Remember Brexit?
Investors in the U.K. stock market appear to have forgotten June’s shock vote to leave the European Union. All London’s major indexes have notched up gains for the year so far, while every other big European market — Germany, France, Italy, Switzerland — is still nursing losses.
That’s despite dire warnings from experts ahead of the referendum. They predicted a vote to leave the EU would spell disaster for the U.K. economy and markets.
So what is behind the storming recovery in U.K. stocks?
“Brexit is a shock to the U.K. economy because it makes the U.K. a much less attractive place to invest,” said Holger Schmieding, chief economist at Berenberg bank. “The economy and companies listed on a country’s stock exchange are very different things,” he said.
Cheap pound helps
London’s benchmark FTSE 100 stock index has not only bounced back from the post-referendum shock — when it plunged 9% — it is actually trading 8% higher than on polling day.
It’s not as great as it sounds. U.K. stocks are up in local currency terms, but they’re worth less in dollars.
The pound has dropped 13% against the dollar since the referendum day. And measured in euros, the FTSE is down 5.6% so far this year. That’s worse that Germany’s DAX, which has slipped 2% in 2016.
But the cheap pound is also helping. Many of Britain’s top 100 companies do most of their business abroad and book their revenues in dollars. The broader market also includes many exporters, who are getting a boost from the weaker currency.
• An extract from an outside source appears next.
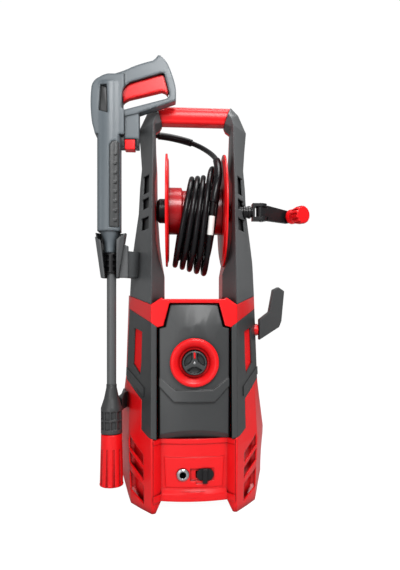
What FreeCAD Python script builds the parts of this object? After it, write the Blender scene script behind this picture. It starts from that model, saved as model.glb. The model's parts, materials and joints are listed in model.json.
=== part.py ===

“The index is very interesting for investors from a valuation perspective and given the massive sell off in the British pound, it will make the export industry very attractive,” said Naeem Aslam, chief market analyst at Think Markets.
Strong miners
The FTSE 100 index is heavily weighted towards mining and oil and gas companies, which have seen a big bounce this year, thanks to rising prices of commodities, including metals, minerals and oil.
Gold has risen 27% and oil has also rallied. Remember U.S. crude at $27 a barrel? It’s now trading at $43.
BP is up 20%. Rio Tinto has gained 27% so far this year, while Royal Dutch Shell is up 29% and BHP Billiton is up 37%.
Money’s never been this cheap
Investors have also been encouraged by a new injection of central bank cash into markets, which drives down yields on bonds.
Last week, the Bank of England cut interest rates for the first time in seven years, and said it would revive a broad stimulus program to try to prevent Brexit tipping the U.K. economy into recession.
Moreover, the bank made clear it was ready to do even more if necessary.
Messy Europe
Brexit caused a huge shock to the global markets, wiping $3 trillion off stocks in just a couple of days. That’s because the implications go way beyond the U.K.
Many investors are worried Britain’s exit from the EU could put the whole European project at risk, as more countries might want to leave the bloc. That’s one reason why European banks are suffering badly right now.
“The Eurozone is now struggling to hold itself together. When deciding where to put their funds, investors are likely favoring the U.K. over Europe for reasons of stability,” said Augustin Eden, research analyst at Accendo Markets.